• [DIRECTION]
Write out again, unaltered, the lines from the start through the line containing "GUSSET_STEP, 30, 70))".

• [PROVIDED MATERIAL]
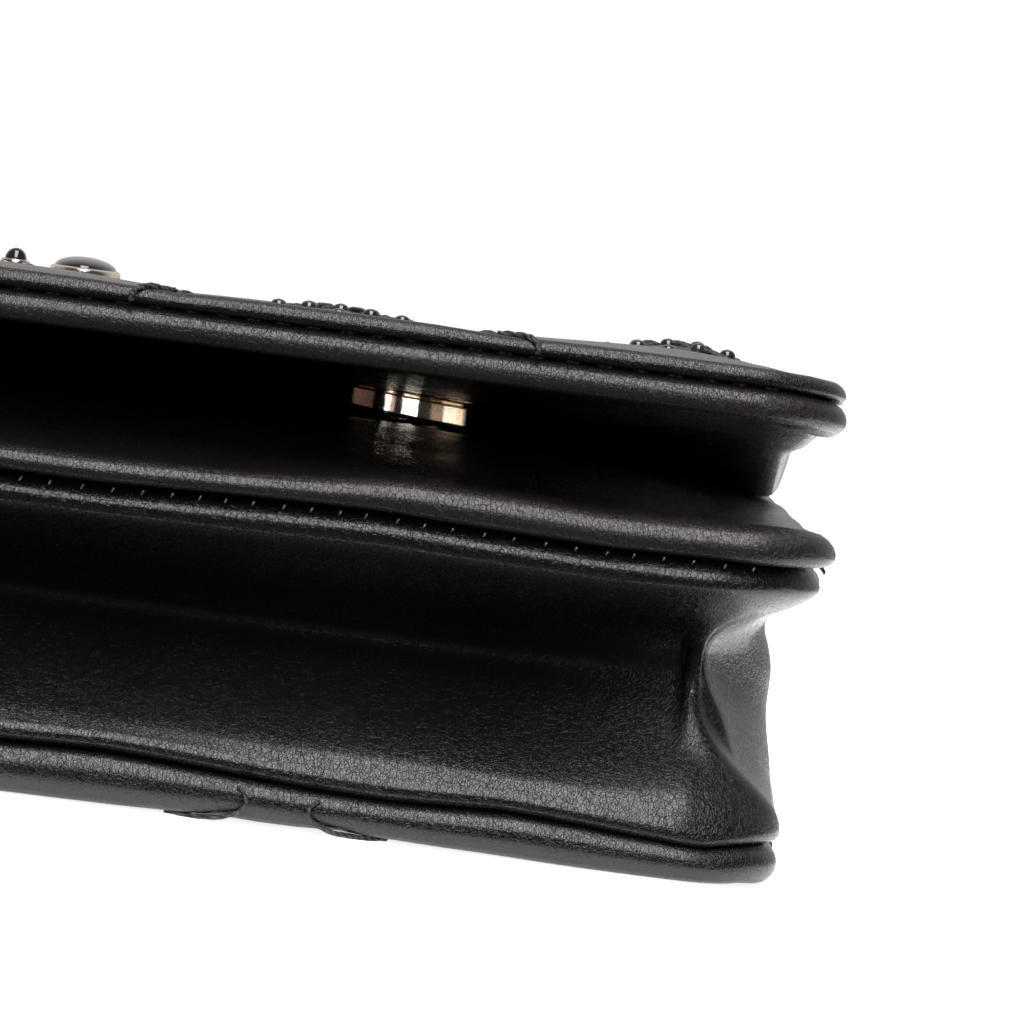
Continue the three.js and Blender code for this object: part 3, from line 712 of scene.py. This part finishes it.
# ---- Gusset ------------------------------------------------------------------------------------
SIDE_SECTION = [
    (1.8, 3.0), (1.0, 3.1), (0.4, 3.4), (0.08, 3.85), (0.3, 4.45), (0.85, 5.0), (1.5, 5.75), (2.5, 6.5),
    (4.6, 7.8), (7.6, 9.6), (10.6, 11.6), (13.4, 13.4), (11.6, 15.0), (8.6, 16.5), (5.4, 17.8), (3.0, 18.9),
    (1.3, 19.7), (0.25, 20.35), (-0.15, 20.95), (-0.1, 21.4), (0.12, 21.8), (0.5, 22.15), (1.0, 22.42),
    (1.6, 22.52)]
CORNER_SECTION = [
    (1.6, 3.0), (0.8, 3.05), (0.15, 3.3), (-0.1, 3.7), (0.2, 4.6), (1.0, 5.7), (2.3, 7.0), (3.8, 8.6),
    (5.1, 10.4), (6.0, 12.0), (6.5, 13.2), (6.8, 14.7), (6.7, 16.2), (5.8, 17.4), (3.9, 18.4), (1.8, 19.3),
    (0.1, 20.2), (-0.65, 20.9), (-0.6, 21.4), (-0.3, 21.8), (0.15, 22.15), (0.8, 22.42), (1.6, 22.54)]
BOTTOM_SECTION = [
    (1.6, 3.0), (0.8, 3.05), (0.1, 3.3), (-0.2, 3.8), (0.0, 4.8), (0.25, 5.9), (0.5, 6.9), (0.85, 8.6),
    (1.1, 10.2), (1.25, 11.8), (1.3, 13.2), (1.45, 14.7), (1.9, 16.2), (2.3, 17.4), (2.1, 18.3), (1.1, 19.2),
    (-0.3, 20.1), (-1.05, 20.8), (-1.0, 21.4), (-0.65, 21.8), (-0.1, 22.15), (0.7, 22.42), (1.6, 22.54)]
GUSSET_STEP = 0.9
GUSSET_PATH = np.array(three_sides(95.7, -61.3, MOUTH_Y, 8.0, GUSSET_STEP, 30, 70))


def gusset_surface():
    """The strip's outer face: a section through the thickness at every place along the path."""
    count = 72
    even = np.linspace(0, 1, count)
    sections = []
    for section in (SIDE_SECTION, CORNER_SECTION, BOTTOM_SECTION):
        curve = spline([(n, z, 0) for n, z in section], 0.2)[0][:, :2]
        run = np.linspace(0, 1, len(curve))
        sections.append(np.stack([np.interp(even, run, curve[:, k]) for k in range(2)], 1))
    x, y, nx, ny = GUSSET_PATH.T[:, :, None]
    on_side, on_bottom = smooth(-60, -36, y), smooth(89, 74, np.abs(x))
    shares = (on_side, 1 - on_side - on_bottom, on_bottom)
    n, z = (sum(share * section[None, :, k] for share, section in zip(shares, sections)) for k in range(2))
    crown = (front_level(x, y) - FRONT_RIM_Z) * smooth(-40, -60, y)
    z = z + smooth(7.5, 3.0, z) * rim_c(x, y) + smooth(17, 22.4, z) * (crown + rim_b(x, y))
    free = smooth(3.6, 7.0, z) * smooth(22.0, 18.5, z)
    run = np.arange(len(GUSSET_PATH))[:, None] * GUSSET_STEP
    n = n + free * (0.14 * ripple(run, z * 1.2, 34, 21) + 0.02 * ripple(run, z * 1.8, 11, 22))
    n = n + 0.12 * ripple(run, z * 0.3, 22, 23) * smooth(3.2, 4.2, z) * smooth(7.5, 5.0, z)
    corner = np.exp(-(((np.abs(x) - 86) / 11.0) ** 2) - ((y + 59.0) / 7.0) ** 2)
    n = n + corner * free * (0.3 * np.sin(0.85 * z + 0.3 * run) + 0.25 * ripple(run, z * 1.3, 13, 24))
    return np.stack([x + nx * n, y + ny * n, np.broadcast_to(z, n.shape)], 2)


def build_gusset():
    outer, thickness = gusset_surface(), 1.3
    rows, columns = outer.shape[:2]
    normal = np.cross(np.gradient(outer, axis=0), np.gradient(outer, axis=1))
    normal /= np.linalg.norm(normal, axis=2)[..., None]
    facing = (normal[..., :2] * GUSSET_PATH[:, None, 2:4]).sum(2)
    normal *= np.where(facing[:, columns // 4].mean() < 0, -1.0, 1.0)
    inner = outer + normal * thickness
    points = np.vstack([outer.reshape(-1, 3), inner.reshape(-1, 3)])
    size = rows * columns
    faces = lattice_faces(rows, columns) + lattice_faces(rows, columns, start=size, flip=True)
    loop = border(rows, columns)
    faces += [(b, a, a + size, b + size) for a, b in zip(loop, loop[1:] + loop[:1])]
    gusset = face_outwards(make_mesh("gusset_leather", points, faces, M_GUSSET))
    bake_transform(gusset)
    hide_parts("gusset")


build_gusset()


def sew_rim(heap, rect, corner, z_at, inset, pitch, radius, length, lean):
    """Short stitches in the groove along a panel's sides and bottom, left out round its corners."""
    rng = np.random.default_rng(7)
    x0, x1, y0, y1 = rect[0] + inset, rect[1] - inset, rect[2] + inset, rect[3] - inset
    r = corner - inset
    path = [(x0, y) for y in np.arange(y1, y0 + r, -0.5)]
    path += [(x0 + r - r * math.sin(a), y0 + r - r * math.cos(a)) for a in np.linspace(math.pi / 2, 0, 24)]
    path += [(x, y0) for x in np.arange(x0 + r + 0.5, x1 - r, 0.5)]
    path += [(x1 - r + r * math.sin(a), y0 + r - r * math.cos(a)) for a in np.linspace(0, math.pi / 2, 24)]
    path += [(x1, y) for y in np.arange(y0 + r, y1, 0.5)]
    path = np.array(path)
    run = np.concatenate([[0], np.cumsum(np.linalg.norm(np.diff(path, axis=0), axis=1))])

    def at(distance):
        return [np.interp(distance, run, path[:, k]) for k in (0, 1)]

    place = 2.0
    while place < run[-1] - 2:
        px, py = at(place)
        if abs(px) > x1 - r + 2 and py < y0 + r - 2:
            place += pitch
            continue
        ends = []
        for side in (-1, 1):
            px, py = at(place + side * length / 2)
            ends.append((px, py, float(z_at(px, py)) + side * lean))
        out = (np.sign(ends[0][0]), 0, 0) if abs(ends[0][0]) > x1 - 5 else (0, -1, 0)
        stitch(heap, *ends, out, radius, sag=radius)
        place += pitch * (1 + 0.12 * rng.uniform(-1, 1))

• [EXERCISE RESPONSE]
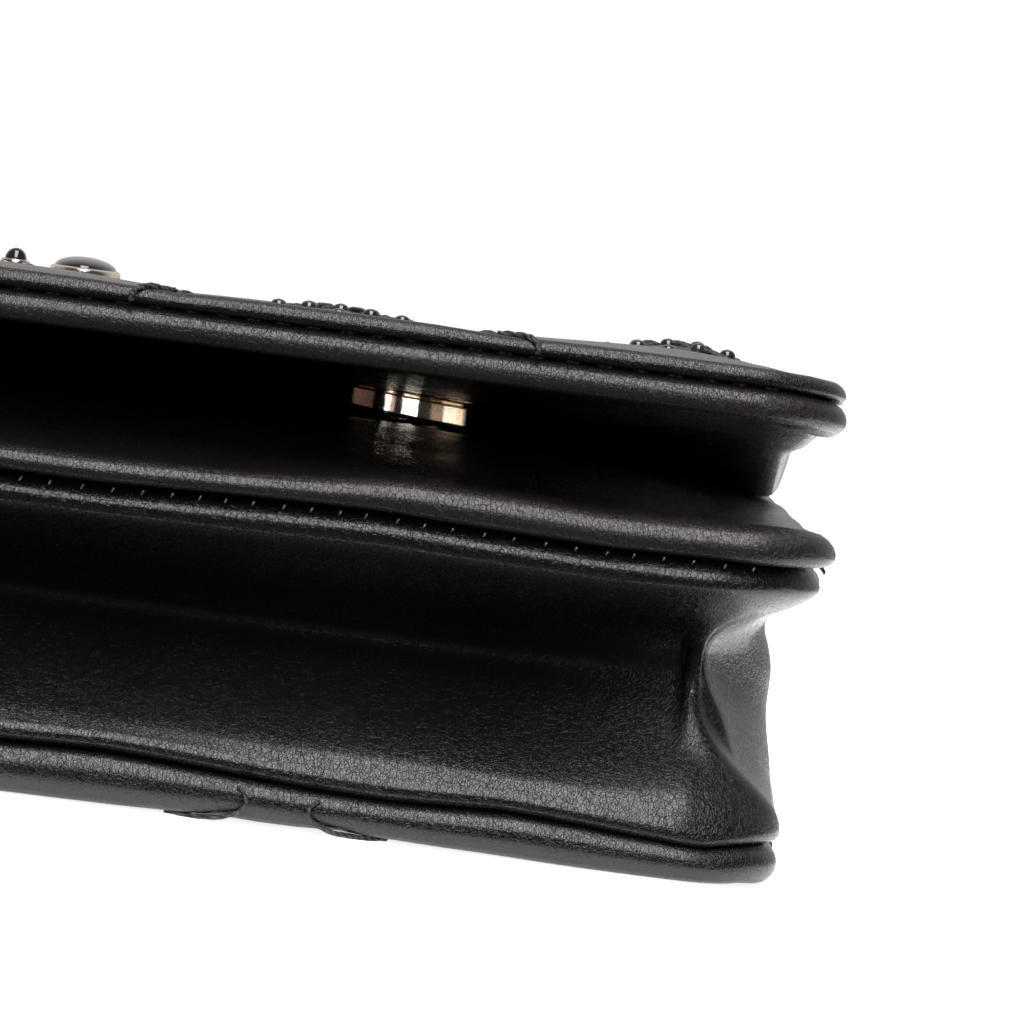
Continue the three.js and Blender code for this object: part 3, from line 712 of scene.py. This part finishes it.
# ---- Gusset ------------------------------------------------------------------------------------
SIDE_SECTION = [
    (1.8, 3.0), (1.0, 3.1), (0.4, 3.4), (0.08, 3.85), (0.3, 4.45), (0.85, 5.0), (1.5, 5.75), (2.5, 6.5),
    (4.6, 7.8), (7.6, 9.6), (10.6, 11.6), (13.4, 13.4), (11.6, 15.0), (8.6, 16.5), (5.4, 17.8), (3.0, 18.9),
    (1.3, 19.7), (0.25, 20.35), (-0.15, 20.95), (-0.1, 21.4), (0.12, 21.8), (0.5, 22.15), (1.0, 22.42),
    (1.6, 22.52)]
CORNER_SECTION = [
    (1.6, 3.0), (0.8, 3.05), (0.15, 3.3), (-0.1, 3.7), (0.2, 4.6), (1.0, 5.7), (2.3, 7.0), (3.8, 8.6),
    (5.1, 10.4), (6.0, 12.0), (6.5, 13.2), (6.8, 14.7), (6.7, 16.2), (5.8, 17.4), (3.9, 18.4), (1.8, 19.3),
    (0.1, 20.2), (-0.65, 20.9), (-0.6, 21.4), (-0.3, 21.8), (0.15, 22.15), (0.8, 22.42), (1.6, 22.54)]
BOTTOM_SECTION = [
    (1.6, 3.0), (0.8, 3.05), (0.1, 3.3), (-0.2, 3.8), (0.0, 4.8), (0.25, 5.9), (0.5, 6.9), (0.85, 8.6),
    (1.1, 10.2), (1.25, 11.8), (1.3, 13.2), (1.45, 14.7), (1.9, 16.2), (2.3, 17.4), (2.1, 18.3), (1.1, 19.2),
    (-0.3, 20.1), (-1.05, 20.8), (-1.0, 21.4), (-0.65, 21.8), (-0.1, 22.15), (0.7, 22.42), (1.6, 22.54)]
GUSSET_STEP = 0.9
GUSSET_PATH = np.array(three_sides(95.7, -61.3, MOUTH_Y, 8.0, GUSSET_STEP, 30, 70))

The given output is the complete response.